When you are referring to the actual act of getting married, you don’t need any preposition at all: She married him on August 20, 2003. He was the first in his family to marry someone from another country. Two of my friends would like to marry each other someday.

“Dating” is similar–I have heard even advanced non-native English speakers say “she is dating with him,” but this is never correct in American English. Instead, simply say: She won’t date sexist men. They dated each other for three years before deciding to get married. Are Pat and Leslie dating? etc.

(I know these rules are confusing. Prepositions are one specific area that I think is helped by reading a lot: once you’ve seen “married to” thousands of times in your reading, you’re likely to say it correctly without having to think about it!)

Dare to Fail

Elizabeth Bear, an excellent writer whom I’ve gotten to know online, posted this line in her blog today: To double your success rate, quintuple your failure rate. (That means “To have twice as many successes, you should try failing five times as much.”)
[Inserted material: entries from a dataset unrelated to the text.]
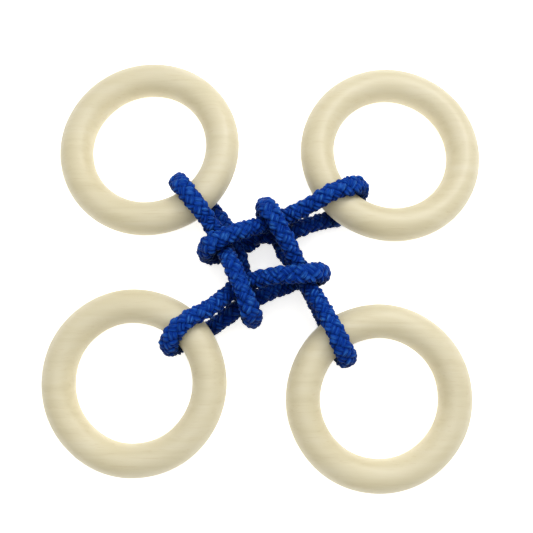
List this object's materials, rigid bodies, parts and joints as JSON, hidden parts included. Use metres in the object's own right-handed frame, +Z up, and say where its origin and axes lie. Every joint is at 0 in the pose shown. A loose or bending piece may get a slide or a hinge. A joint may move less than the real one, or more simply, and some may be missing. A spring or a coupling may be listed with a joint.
{
  "type": "ring and cord disentanglement puzzle",
  "caption": "Disentanglement puzzle: turned wooden rings, each held by an endless loop of braided cord, with the loops looped over one another in a square weave.",
  "frame": {"origin": "middle of the puzzle's bounding box, on the table it lies on", "axes": "+Z up from the table; +Y towards the two top rings; +X towards the two right-hand rings, as seen from above"},
  "size_m": [0.1316, 0.1304, 0.0218],
  "materials": {
    "wood": "satin",
    "cord": "satin",
    "melted_cord": "gloss"
  },
  "bodies": {
    "loop_bottom_left": {"cord_loop_bottom_left": "cord", "fused_join_bottom_left": "melted_cord"},
    "loop_top_left": {"cord_loop_top_left": "cord", "fused_join_top_left": "melted_cord"},
    "loop_bottom_right": {"cord_loop_bottom_right": "cord", "fused_join_bottom_right": "melted_cord"},
    "loop_top_right": {"cord_loop_top_right": "cord", "fused_join_top_right": "melted_cord"},
    "ring_bottom_left": {"ring_bottom_left": "wood"},
    "ring_top_left": {"ring_top_left": "wood"},
    "ring_bottom_right": {"ring_bottom_right": "wood"},
    "ring_top_right": {"ring_top_right": "wood"}
  },
  "joints": [
    {"name": "slack_top_left", "type": "slide", "parent": "loop_bottom_left", "child": "loop_top_left", "axis": [0.5982, -0.8013, 0], "range_m": [0, 0.002]},
    {"name": "slack_bottom_right", "type": "slide", "parent": "loop_bottom_left", "child": "loop_bottom_right", "axis": [-0.4796, 0.8775, 0], "range_m": [0, 0.002]},
    {"name": "slack_top_right", "type": "slide", "parent": "loop_bottom_left", "child": "loop_top_right", "axis": [-0.9224, -0.3863, 0], "range_m": [0, 0.002]},
    {"name": "lift_bottom_left", "type": "hinge", "parent": "loop_bottom_left", "child": "ring_bottom_left", "pos_m": [-0.02141, -0.01879, 0.0104], "axis": [-0.6494, 0.7604, 0], "range_deg": [0, 75]},
    {"name": "lift_top_left", "type": "hinge", "parent": "loop_top_left", "child": "ring_top_left", "pos_m": [-0.02055, 0.02094, 0.0104], "axis": [0.7547, 0.6561, 0], "range_deg": [0, 75]},
    {"name": "lift_bottom_right", "type": "hinge", "parent": "loop_bottom_right", "child": "ring_bottom_right", "pos_m": [0.02031, -0.01984, 0.0104], "axis": [-0.8039, -0.5948, 0], "range_deg": [0, 75]},
    {"name": "lift_top_right", "type": "hinge", "parent": "loop_top_right", "child": "ring_top_right", "pos_m": [0.02288, 0.01993, 0.0104], "axis": [0.7193, -0.6947, 0], "range_deg": [0, 75]}
  ]
}
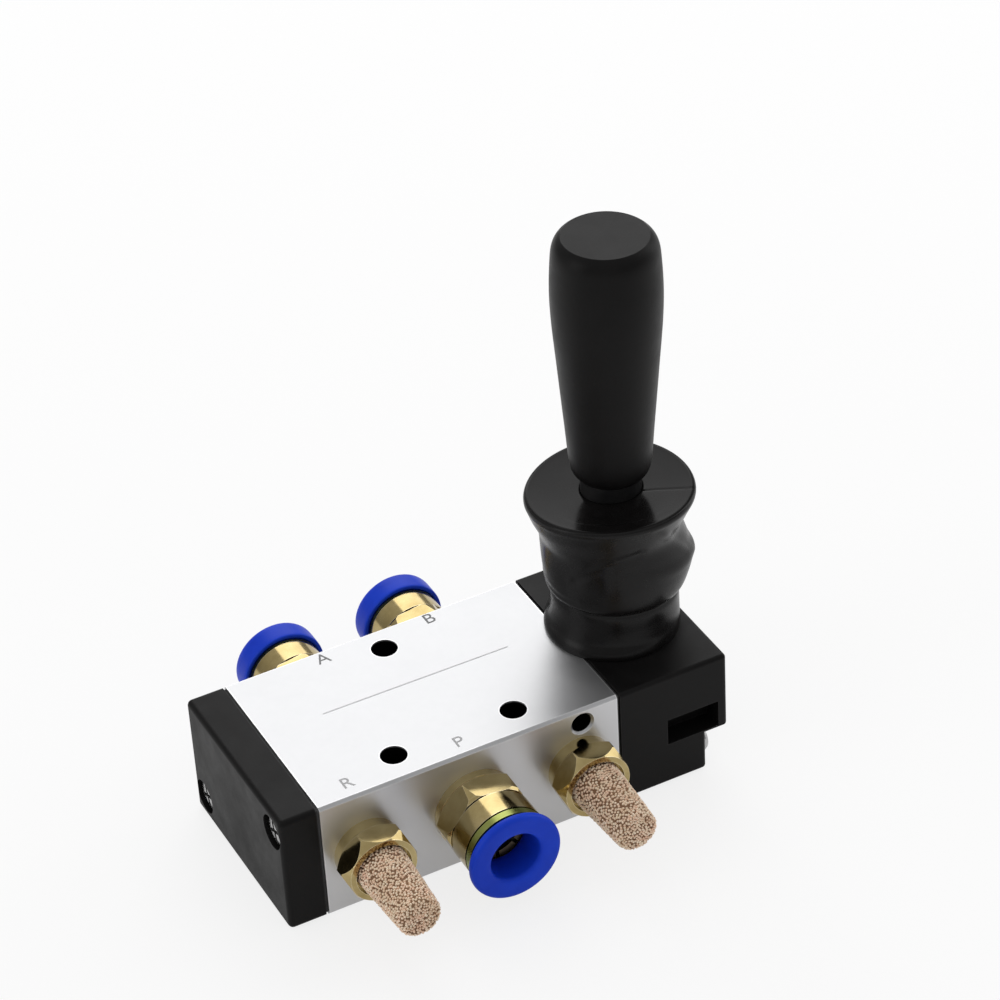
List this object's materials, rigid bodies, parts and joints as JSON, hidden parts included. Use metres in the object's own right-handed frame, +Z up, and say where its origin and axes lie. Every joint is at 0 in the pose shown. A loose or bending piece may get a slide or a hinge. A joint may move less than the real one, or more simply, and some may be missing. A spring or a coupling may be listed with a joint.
{
  "type": "hand lever air valve",
  "caption": "Hand operated spool valve: square ported block, upright lever in a rubber boot, push-in tube fittings and sintered silencers.",
  "frame": {"origin": "centre of the valve block's bottom face, on the seating plane and below the supply port's column", "axes": "+X along the spool bore from the block towards the lever housing, +Y from the supply face towards the outlet face, +Z up along the lever"},
  "size_m": [0.0821, 0.0702, 0.0954],
  "materials": {
    "anodised_aluminium": "fine satin, clear anodised",
    "black_plastic": "satin, fine moulded grain",
    "grip_plastic": "matt, fine moulded grain",
    "black_rubber": "matt with soft wrinkles",
    "seal_rubber": "smooth",
    "gasket_sheet": "matt",
    "plated_steel": "bright plated",
    "stainless_steel": "ground",
    "black_oxide_steel": "black oxide, satin",
    "spool_aluminium": "turned",
    "brass": "glossy turned",
    "sintered_bronze": "coarse sintered grains",
    "blue_plastic": "glossy moulded"
  },
  "bodies": {
    "valve": {"valve_block": "anodised_aluminium", "end_cap_gasket": "gasket_sheet", "end_cap": "black_plastic", "end_cap_screws": "plated_steel", "housing_gasket": "gasket_sheet", "lever_housing": "black_plastic", "housing_screws": "plated_steel", "pivot_pin": "stainless_steel", "rubber_boot": "black_rubber", "detent_spring": "stainless_steel", "detent_plug": "plated_steel", "supply_p_fitting_body": "brass", "supply_p_tube_seal": "seal_rubber", "supply_p_claw": "stainless_steel", "supply_p_collar": "brass", "outlet_a_fitting_body": "brass", "outlet_a_tube_seal": "seal_rubber", "outlet_a_claw": "stainless_steel", "outlet_a_collar": "brass", "outlet_b_fitting_body": "brass", "outlet_b_tube_seal": "seal_rubber", "outlet_b_claw": "stainless_steel", "outlet_b_collar": "brass", "silencer_r_base": "brass", "silencer_r_element": "sintered_bronze", "silencer_s_base": "brass", "silencer_s_element": "sintered_bronze"},
    "lever": {"lever_shaft": "black_oxide_steel", "handle_grip": "grip_plastic"},
    "spool": {"spool": "spool_aluminium", "spool_seals": "seal_rubber"},
    "detent": {"detent_ball": "stainless_steel"},
    "supply_p_ring": {"supply_p_release_ring": "blue_plastic"},
    "outlet_a_ring": {"outlet_a_release_ring": "blue_plastic"},
    "outlet_b_ring": {"outlet_b_release_ring": "blue_plastic"}
  },
  "joints": [
    {"name": "lever_tilt", "type": "hinge", "parent": "valve", "child": "lever", "pos_m": [0.0355, 0, 0.025], "axis": [0, 1, 0], "range_deg": [-10, 10], "deforming": ["rubber_boot"]},
    {"name": "spool_slide", "type": "slide", "parent": "valve", "child": "spool", "axis": [1, 0, 0], "range_m": [-0.00225, 0.00225]},
    {"name": "detent_press", "type": "slide", "parent": "valve", "child": "detent", "axis": [0, 0, -1], "range_m": [0, 0.0004], "stiffness_N_per_m": 500, "springref_m": -0.001, "deforming": ["detent_spring"]},
    {"name": "supply_p_ring_press", "type": "slide", "parent": "valve", "child": "supply_p_ring", "axis": [0, 1, 0], "range_m": [0, 0.0008], "stiffness_N_per_m": 300, "springref_m": -0.002},
    {"name": "outlet_a_ring_press", "type": "slide", "parent": "valve", "child": "outlet_a_ring", "axis": [0, -1, 0], "range_m": [0, 0.0008], "stiffness_N_per_m": 300, "springref_m": -0.002},
    {"name": "outlet_b_ring_press", "type": "slide", "parent": "valve", "child": "outlet_b_ring", "axis": [0, -1, 0], "range_m": [0, 0.0008], "stiffness_N_per_m": 300, "springref_m": -0.002}
  ],
  "couplings": [
    {"joint": "spool_slide", "follows": "lever_tilt", "m_per_rad": -0.0128}
  ]
}
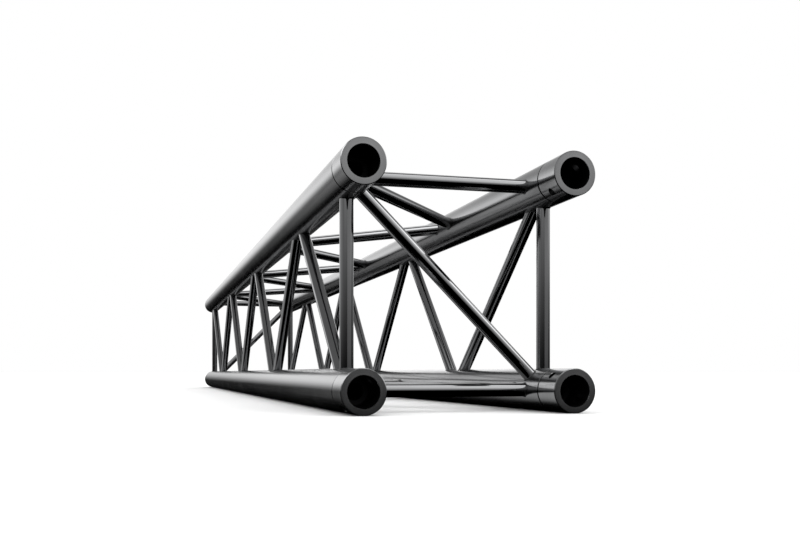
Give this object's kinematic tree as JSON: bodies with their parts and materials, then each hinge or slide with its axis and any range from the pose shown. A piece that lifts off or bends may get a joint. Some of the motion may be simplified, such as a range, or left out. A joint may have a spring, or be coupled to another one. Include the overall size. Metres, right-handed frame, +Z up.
{
  "type": "lighting truss section",
  "caption": "Square box truss section of round chord tubes with zigzag bracing on every face, end frames and open conical coupler sockets",
  "frame": {"origin": "on the ground below the middle of the section, at the centre of its box", "axes": "+Y along the chords towards the back end, +X to the right seen from the front end, +Z up"},
  "size_m": [0.29, 2, 0.29],
  "materials": {
    "chord_tube": "extruded tube, smooth and glossy, fine lengthwise streaks",
    "receiver": "turned, glossy, fine rings round the axis",
    "brace_tube": "drawn tube, glossy, fine lengthwise streaks",
    "weld": "dark, fine rippled fillet bead"
  },
  "bodies": {
    "root": {"brace_bottom_1": "brace_tube", "brace_bottom_2": "brace_tube", "brace_bottom_3": "brace_tube", "brace_bottom_4": "brace_tube", "brace_bottom_5": "brace_tube", "brace_bottom_6": "brace_tube", "brace_bottom_7": "brace_tube", "brace_left_1": "brace_tube", "brace_left_2": "brace_tube", "brace_left_3": "brace_tube", "brace_left_4": "brace_tube", "brace_left_5": "brace_tube", "brace_left_6": "brace_tube", "brace_left_7": "brace_tube", "brace_right_1": "brace_tube", "brace_right_2": "brace_tube", "brace_right_3": "brace_tube", "brace_right_4": "brace_tube", "brace_right_5": "brace_tube", "brace_right_6": "brace_tube", "brace_right_7": "brace_tube", "brace_top_1": "brace_tube", "brace_top_2": "brace_tube", "brace_top_3": "brace_tube", "brace_top_4": "brace_tube", "brace_top_5": "brace_tube", "brace_top_6": "brace_tube", "brace_top_7": "brace_tube", "chord_bottom_left": "chord_tube", "chord_bottom_right": "chord_tube", "chord_top_left": "chord_tube", "chord_top_right": "chord_tube", "cross_brace_back": "brace_tube", "cross_brace_front": "brace_tube", "post_left_back": "brace_tube", "post_left_front": "brace_tube", "post_right_back": "brace_tube", "post_right_front": "brace_tube", "receiver_bottom_left_back": "receiver", "receiver_bottom_left_front": "receiver", "receiver_bottom_right_back": "receiver", "receiver_bottom_right_front": "receiver", "receiver_top_left_back": "receiver", "receiver_top_left_front": "receiver", "receiver_top_right_back": "receiver", "receiver_top_right_front": "receiver", "tie_bottom_back": "brace_tube", "tie_bottom_front": "brace_tube", "tie_top_back": "brace_tube", "tie_top_front": "brace_tube"}
  },
  "joints": []
}
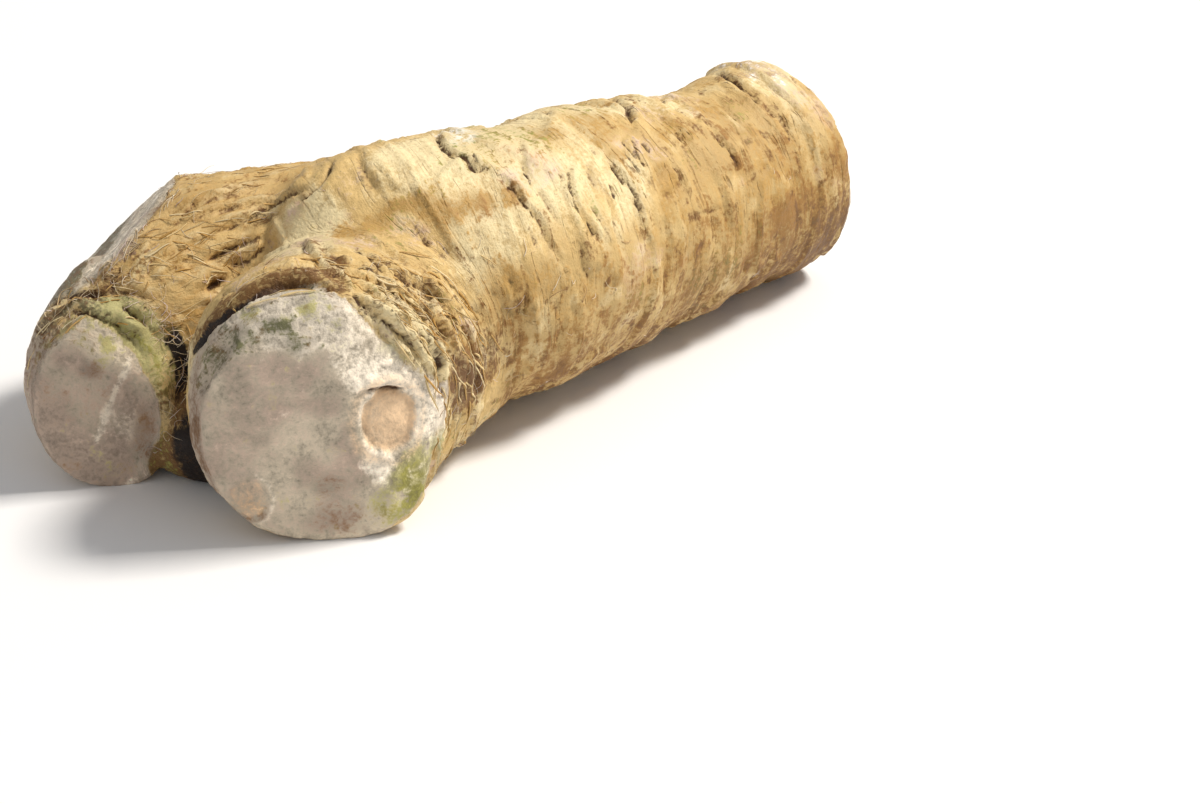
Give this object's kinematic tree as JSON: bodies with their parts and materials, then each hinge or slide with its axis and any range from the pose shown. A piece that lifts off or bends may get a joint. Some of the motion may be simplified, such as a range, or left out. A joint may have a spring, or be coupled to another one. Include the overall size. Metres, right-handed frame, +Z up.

She was talking about writing fiction, but this is also true for learning languages. Researchers have looked at this. They found out something interesting: Students who are brave enough to take more chances DO make more mistakes, but they ALSO learn faster and better. If you only say or write things that you know are correct, it’s nearly impossible for you to raise your level.

I know it’s scary, but it’s also necessary.

Now, I don’t particularly like Nike, and I don’t like TV ads in general. However, I think Michael Jordan does a good job in this video. He reminds us that making mistakes and failing is part of getting better and winning:

When you hesitate to speak or write, think of what Michael Jordan and Elizabeth Bear said. Then take that chance!